▸ **DATA EXTRACT**
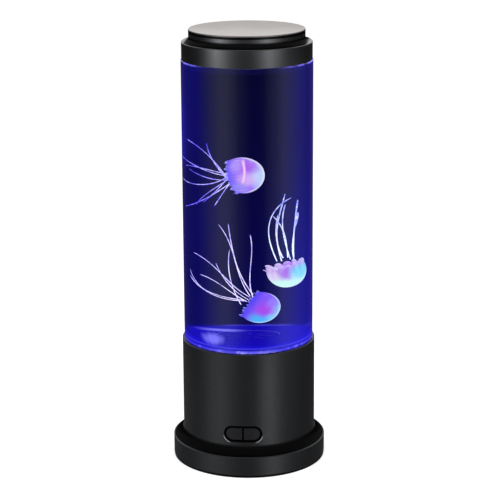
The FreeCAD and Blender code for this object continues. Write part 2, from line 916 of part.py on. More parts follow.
def makeGasket():
    inner = tubeInner - edgeBreak * 3
    outer = socketRadius - slipGap / 2
    return turned("tank_gasket", [
        (inner, deckTop), (outer, deckTop), (outer, tankBottom), (inner, tankBottom)])


def makeTube():
    edge = edgeBreak * 0.8
    return turned("tank_tube", [
        (tubeInner, tankBottom), (tubeRadius, tankBottom), (tubeRadius, tankTop - edge),
        (tubeRadius - edge, tankTop), (tubeInner, tankTop)])


def makeTankFloor():
    radius = tubeInner - size("bearingGap")
    edge = size("floorEdge")
    seat = guardRadius + slipGap
    well = size("wellRadius")
    pin = size("axlePin") + size("bearingGap") / 2
    return turned("tank_floor", [
        (0, tankBottom), (radius, tankBottom), (radius, floorTop - edge),
        (radius - edge, floorTop), (seat, floorTop), (seat, guardBottom), (well, guardBottom),
        (well, wellFloor), (pin, wellFloor), (pin, axleBottom), (0, axleBottom)])


def makeAxle():
    return upright("impeller_axle", axleBottom, axleTop - axleBottom,
                   lambda sketch: circle(sketch, 0, 0, size("axlePin")))


# Impeller: a magnet plate with swept vanes on top
def makeImpeller():
    bore = size("axlePin") + size("bearingGap")
    hub = size("wheelHub")
    vaneTop = wheelTop + size("vaneHeight")
    body = turned("impeller_wheel", [
        (bore, wheelBottom), (wheelRadius, wheelBottom), (wheelRadius, wheelTop), (hub, wheelTop),
        (hub, vaneTop), (bore, vaneTop)])
    start = hub - edgeBreak
    reach = wheelRadius - edgeBreak
    wall = size("vaneWall")
    curve = size("vaneCurve")
    tip = polar(reach, 42.0)
    tipBack = polar(reach, 48.0)
    sketch = sketchOn(body, "XY_Plane", wheelTop)
    outline(sketch, [
        (start, -wall / 2), tip + (curve,), tipBack, (start, wall / 2, -(curve - wall))])
    around(body, pad(body, sketch, size("vaneHeight")), size("vaneCount"))
    roundHoles(body, wheelBottom, size("wheelMagnetHeight"), size("magnetRing"),
               size("wheelMagnet"), 4)
    return body


def makeGuard():
    pin = size("axlePin") + size("bearingGap") / 2
    body = turned("impeller_guard", [
        (pin, guardBottom), (guardRadius, guardBottom), (guardRadius, floorTop), (0, floorTop),
        (0, axleTop), (pin, axleTop)])
    half = size("slotWidth") / 2
    inner = size("wheelHub") * 2
    outer = size("wellRadius") - edgeBreak * 2 - half
    sketch = sketchOn(body, "XY_Plane", guardBottom)
    outline(sketch, [
        (inner, -half, half), (outer, -half), (outer, half, half), (inner, half)])
    around(body, pocket(body, sketch, size("guardThickness"), backward=True), size("slotCount"))
    return body


# Lid: a stepped outer shell, a plug that dips into the tube, its seal and a metal disc
shellBore = lidRadius - size("lidSkirtWall")
plugTop = tankTop + size("lidWall") * 1.1
plugRadius = tubeInner - size("plugGap")
sealLow = tankTop - size("plugDepth") / 2 - size("sealWidth") / 2
sealHigh = sealLow + size("sealWidth")
sealInner = plugRadius - size("sealWidth") / 2


def makeLidShell():
    wall = size("lidWall")
    cove = size("lidCove")
    foot = lidTopRadius + cove
    return turned("lid_shell", [
        (shellBore, tankTop), (lidRadius, tankTop), (lidRadius, lidLedge - edgeBreak),
        (lidRadius - edgeBreak, lidLedge), (foot, lidLedge),
        (lidTopRadius, lidLedge + cove, -cove), (lidTopRadius, discBottom),
        (0, discBottom), (0, discBottom - wall), (lidTopRadius - wall, discBottom - wall),
        (lidTopRadius - wall, lidLedge - wall), (shellBore, lidLedge - wall)])


def makeLidPlug():
    low = tankTop - size("plugDepth")
    wall = size("plugWall")
    bevel = edgeBreak * 1.6
    return turned("lid_plug", [
        (0, low), (plugRadius - bevel, low), (plugRadius, low + bevel), (plugRadius, sealLow),
        (sealInner, sealLow), (sealInner, sealHigh), (plugRadius, sealHigh),
        (plugRadius, tankTop), (shellBore, tankTop), (shellBore, plugTop),
        (plugRadius - wall, plugTop),
        (plugRadius - wall, low + wall), (0, low + wall)])


def makeLidSeal():
    proud = tubeInner - size("sealProud")
    bulge = size("sealWidth") / 2
    return turned("lid_seal", [
        (sealInner, sealLow), (plugRadius, sealLow), (proud, sealLow + bulge / 2),
        (proud, sealHigh - bulge / 2), (plugRadius, sealHigh), (sealInner, sealHigh)])


def makeLidDisc():
    radius = lidTopRadius - size("discInset")
    bevel = size("discBevel")
    return turned("lid_disc", [
        (0, discBottom), (radius, discBottom), (radius, lampTop - bevel),
        (radius - bevel, lampTop), (0, lampTop)])


# Jellyfish. Each is built in a frame of its own: X to the viewer's right, Y away, Z up.
# A strand is (across, heading, length, bend, swing): where it leaves the frill, then its
# heading in degrees, which turns by bend along its length and by swing with its square.
viewTurn = 5.3
strandSteps = 9

jellyfish = {
    "upper": {
        "middle": (-2.3, -4.0, 229.9), "apex": 13.0, "strandWidth": 0.5, "spread": 12.0,
        "strands": [
            (-6, 122, 36, 10, 30), (-3, 121, 24, -12, -15), (-5, 166, 28, -9, 26),
            (-1, 170, 32, -67, 52), (0, 185, 27, -61, 29), (2, 218, 33, -90, 20),
            (1, 220, 28, -15, 29), (7, 223, 32, 3, -29), (6, 238, 17, 2, -4),
            (4, 240, 21, -12, 0)]},
    "right": {
        "middle": (20.7, 4.0, 149.7), "apex": -85.0, "strandWidth": 0.8, "spread": 8.0,
        "strands": [
            (3, 108, 54, -9, -72), (1, 111, 51, -74, 43), (0, 103, 36, -8, -17),
            (-2, 95, 34, -7, 39), (-5, 104, 44, -6, -23), (-6, 93, 45, -18, 9),
            (-7, 98, 37, -46, 27)]},
    "lower": {
        "middle": (6.7, -2.0, 124.5), "apex": -50.0, "strandWidth": 0.55, "spread": 13.0,
        "strands": [
            (-4, 102, 47, -64, 63), (-3, 118, 55, -45, 22), (6, 112, 43, -26, -4),
            (-1, 115, 56, -62, 67), (1, 142, 34, -46, 13), (1, 139, 45, -68, 83),
            (3, 144, 35, -40, 62), (6, 172, 35, -20, -40), (5, 176, 47, -64, 3)]},
}


def bellPlacement(jelly):
    # the bell's own Z is its apex, laid over in the viewer's upright plane
    tilt = FreeCAD.Rotation(FreeCAD.Vector(0, 1, 0), 90.0 - jelly["apex"])
    spin = FreeCAD.Rotation(FreeCAD.Vector(0, 0, 1), viewTurn)
    right, away, up = jelly["middle"]
    base = spin.multVec(FreeCAD.Vector(right, away, 0)) + FreeCAD.Vector(0, 0, up)
    return FreeCAD.Placement(base, spin * tilt)


def makeBell(name, jelly):
    radius = size("%sRadius" % name)
    rim = radius - size("rimInset")
    half = size("%sHeight" % name) / 2
    wall = size("bellWall")
    waist = half - radius
    body = turned("%s_bell" % name, [
        (rim - wall, -half, -radius * 4), (rim, -half), (radius, waist, radius * 4),
        (0, half, radius), (0, half - wall), (radius - wall, waist, -(radius - wall))])
    body.Placement = bellPlacement(jelly)
    return body


def makeFrill(name, jelly):
    rim = size("%sRadius" % name) - size("rimInset")
    top = size("%sHeight" % name) / -2
    low = top - size("frillThickness")
    lobe = rim * 0.24
    edge = rim + lobe * 0.7
    body = turned("%s_frill" % name, [(0, low), (edge, low), (edge, top), (0, top)])
    sketch = sketchOn(body, "XY_Plane", low)
    circle(sketch, edge + lobe * 0.55, 0, lobe)
    cut = pocket(body, sketch, size("frillThickness"), backward=True)
    around(body, cut, size("frillLobes"))
    body.Placement = bellPlacement(jelly)
    return body


def offTheWall(jelly, point):
    # a strand that would meet the tank wall lies along it instead
    right, away = jelly["middle"][:2]
    reach = math.hypot(right + point.x, away + point.y)
    limit = tubeInner.value - size("wallClearance").value
    if reach > limit:
        share = limit / reach
        point.x = (right + point.x) * share - right
        point.y = (away + point.y) * share - away
    return point


def strandPath(name, jelly, index, strand):
    across, heading, length, bend, swing = strand
    apex = math.radians(jelly["apex"])
    reach = size("%sHeight" % name).value / 2 + size("frillThickness").value
    root = size("%sRadius" % name).value - size("rimInset").value - size("rootInset").value
    side = 1 if index % 2 else -1
    rootDepth = side * math.sqrt(root ** 2 - min(abs(across), root * 0.9) ** 2)
    tipDepth = side * jelly["spread"] * (0.35 + 0.65 * ((index * 3) % 5) / 4)
    right = -math.cos(apex) * reach + math.sin(apex) * across
    up = -math.sin(apex) * reach - math.cos(apex) * across
    points = [FreeCAD.Vector(right, rootDepth, up)]
    step = length / strandSteps
    for turn in range(strandSteps):
        along = (turn + 0.5) / strandSteps
        angle = math.radians(heading + bend * along + swing * along ** 2)
        right += math.cos(angle) * step
        up += math.sin(angle) * step
        share = (turn + 1) / strandSteps
        depth = rootDepth + (tipDepth - rootDepth) * share
        points.append(offTheWall(jelly, FreeCAD.Vector(right, depth, up)))
    return points


def strandSolid(name, jelly, index, strand):
    points = strandPath(name, jelly, index, strand)
    apex = math.radians(jelly["apex"])
    rings = []
    for place, point in enumerate(points):
        if place == 0:
            # the root lies flat on the frill
            side = FreeCAD.Vector(math.sin(apex), 0, -math.cos(apex))
            deep = FreeCAD.Vector(0, 1, 0)
        else:
            along = (points[min(place + 1, strandSteps)] - points[place - 1]).normalize()
            side = FreeCAD.Vector(0, 1, 0).cross(along).normalize()
            deep = along.cross(side)
        share = 1 - (1 - size("strandTip").value) * place / strandSteps
        wide = side * jelly["strandWidth"] * share
        thick = deep * size("strandDepth").value * share
        corners = [point + wide, point + thick, point - wide, point - thick]
        rings.append(Part.makePolygon(corners + corners[:1]))
    return Part.makeLoft(rings, True, True)


def makeStrands(name, jelly):
    solids = [strandSolid(name, jelly, index, strand)
              for index, strand in enumerate(jelly["strands"])]
    strands = doc.addObject("Part::Feature", "Strands")
    strands.Label = "%s_strands" % name
    strands.Shape = Part.makeCompound(solids)
    right, away, up = jelly["middle"]
    spin = FreeCAD.Rotation(FreeCAD.Vector(0, 0, 1), viewTurn)
    base = spin.multVec(FreeCAD.Vector(right, away, 0)) + FreeCAD.Vector(0, 0, up)
    strands.Placement = FreeCAD.Placement(base, spin)
    return strands


nodes = [
    makeFlange(),
    makeBottomPlate(),
    makeFeet(),
    makeScrews("bottom_screws", plateBottom + screwHeadHeight, pillarRing, size("screwLength"),
               screwCount, screwTurn, headUp=False),
    makeHousing(),
    makeKey("button_left", -1),
    makeKey("button_right", 1),
    makeControlBoard(),
    makeSwitches(),
    makeInlet(),
    makeInletPin(),
    makeInletNut(),
    makeBracket(),
    makeScrews("bracket_screws", motorTop + size("bracketThickness"), pillarRing,
               size("screwLength"), 2, 0.0),
    makeMotorCan(),
    makeMotorEnd(),
    makeMotorTabs(),
    makeScrews("motor_screws", motorTop + size("bracketThickness"), motorScrewRing,
               size("screwLength") / 3 + size("bracketThickness") - slipGap, 2, 0.0),
    makeShaft(),
    makeCarrier(),
    ringOfDiscs("drive_magnets", carrierTop - size("magnetHeight"), size("magnetHeight"),
                size("magnetRing"), size("magnetRadius"), 4),
    makeLedBoard(),
    makeLeds(),
    makeReflector(),
    makeScrews("light_screws", lightLevel + size("reflectorWall"), pillarRing,
               size("screwLength"), screwCount, screwTurn),
    makeDiffuser(),
    makeGasket(),
    makeTube(),
    makeTankFloor(),
    makeAxle(),
    makeImpeller(),
    ringOfDiscs("impeller_magnets", wheelBottom, size("wheelMagnetHeight"), size("magnetRing"),
                size("wheelMagnet"), 4),
    makeGuard(),
    makeLidShell(),
    makeLidPlug(),
    makeLidSeal(),
    makeLidDisc(),
]
for name, jelly in jellyfish.items():
    nodes += [makeBell(name, jelly), makeFrill(name, jelly), makeStrands(name, jelly)]

doc.recompute()

faults = []
for thing in doc.Objects:
    if "Invalid" in thing.State or "Error" in thing.State:
        faults.append("%s in %s: %s" % (thing.Name, [p.Label for p in thing.InList], thing.State))
    if thing.TypeId in ("PartDesign::Pocket", "PartDesign::Groove"):
        if thing.Shape.isNull() or thing.BaseFeature.Shape.isNull():
            faults.append("%s has no shape" % thing.Name)
        elif thing.Shape.Volume >= thing.BaseFeature.Shape.Volume:
            faults.append("%s cuts nothing" % thing.Name)
for node in nodes:
    if node.Shape.isNull() or not node.Shape.isValid() or not node.Shape.Solids:
        faults.append("%s has no sound shape" % node.Label)
if faults:
    raise RuntimeError("; ".join(faults))

os.makedirs("parts", exist_ok=True)
for node in nodes:
    node.Shape.exportStep("parts/%s.step" % node.Label)
print("wrote %d pieces" % len(nodes))
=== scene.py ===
import bpy, bmesh, math
from mathutils import Matrix, Vector


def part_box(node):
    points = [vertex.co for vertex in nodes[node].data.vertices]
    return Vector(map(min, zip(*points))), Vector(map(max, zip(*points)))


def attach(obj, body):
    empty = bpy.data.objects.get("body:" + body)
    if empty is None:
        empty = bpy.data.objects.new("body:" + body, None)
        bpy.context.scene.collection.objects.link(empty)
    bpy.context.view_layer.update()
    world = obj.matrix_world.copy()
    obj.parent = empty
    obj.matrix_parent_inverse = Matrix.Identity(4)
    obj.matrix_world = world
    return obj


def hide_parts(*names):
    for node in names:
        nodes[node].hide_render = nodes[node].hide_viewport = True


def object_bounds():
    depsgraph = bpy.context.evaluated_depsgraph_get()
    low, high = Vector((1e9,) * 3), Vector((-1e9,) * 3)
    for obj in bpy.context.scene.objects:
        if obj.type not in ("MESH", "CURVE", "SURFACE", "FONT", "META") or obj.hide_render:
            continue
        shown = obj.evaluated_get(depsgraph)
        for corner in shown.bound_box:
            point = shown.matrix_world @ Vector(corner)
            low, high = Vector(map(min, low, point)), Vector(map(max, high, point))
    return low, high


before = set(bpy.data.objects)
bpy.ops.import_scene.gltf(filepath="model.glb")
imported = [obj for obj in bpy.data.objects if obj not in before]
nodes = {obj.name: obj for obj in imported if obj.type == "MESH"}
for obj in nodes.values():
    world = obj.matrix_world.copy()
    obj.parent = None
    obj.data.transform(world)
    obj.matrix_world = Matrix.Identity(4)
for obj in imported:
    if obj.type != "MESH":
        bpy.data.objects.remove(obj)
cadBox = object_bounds()
viewTurn = 5.3  # degrees round the lamp from its front to the camera
print("frame loaded:", len(nodes), "nodes")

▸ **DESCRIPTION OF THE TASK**
Only the lines from the one with "faults = []" up to the one with "shown = obj.evaluated_get(depsgraph)" should be repeated, both included, exactly as they appear.

▸ **ANSWER TO THIS PROBLEM**
faults = []
for thing in doc.Objects:
    if "Invalid" in thing.State or "Error" in thing.State:
        faults.append("%s in %s: %s" % (thing.Name, [p.Label for p in thing.InList], thing.State))
    if thing.TypeId in ("PartDesign::Pocket", "PartDesign::Groove"):
        if thing.Shape.isNull() or thing.BaseFeature.Shape.isNull():
            faults.append("%s has no shape" % thing.Name)
        elif thing.Shape.Volume >= thing.BaseFeature.Shape.Volume:
            faults.append("%s cuts nothing" % thing.Name)
for node in nodes:
    if node.Shape.isNull() or not node.Shape.isValid() or not node.Shape.Solids:
        faults.append("%s has no sound shape" % node.Label)
if faults:
    raise RuntimeError("; ".join(faults))

os.makedirs("parts", exist_ok=True)
for node in nodes:
    node.Shape.exportStep("parts/%s.step" % node.Label)
print("wrote %d pieces" % len(nodes))
=== scene.py ===
import bpy, bmesh, math
from mathutils import Matrix, Vector


def part_box(node):
    points = [vertex.co for vertex in nodes[node].data.vertices]
    return Vector(map(min, zip(*points))), Vector(map(max, zip(*points)))


def attach(obj, body):
    empty = bpy.data.objects.get("body:" + body)
    if empty is None:
        empty = bpy.data.objects.new("body:" + body, None)
        bpy.context.scene.collection.objects.link(empty)
    bpy.context.view_layer.update()
    world = obj.matrix_world.copy()
    obj.parent = empty
    obj.matrix_parent_inverse = Matrix.Identity(4)
    obj.matrix_world = world
    return obj


def hide_parts(*names):
    for node in names:
        nodes[node].hide_render = nodes[node].hide_viewport = True


def object_bounds():
    depsgraph = bpy.context.evaluated_depsgraph_get()
    low, high = Vector((1e9,) * 3), Vector((-1e9,) * 3)
    for obj in bpy.context.scene.objects:
        if obj.type not in ("MESH", "CURVE", "SURFACE", "FONT", "META") or obj.hide_render:
            continue
        shown = obj.evaluated_get(depsgraph)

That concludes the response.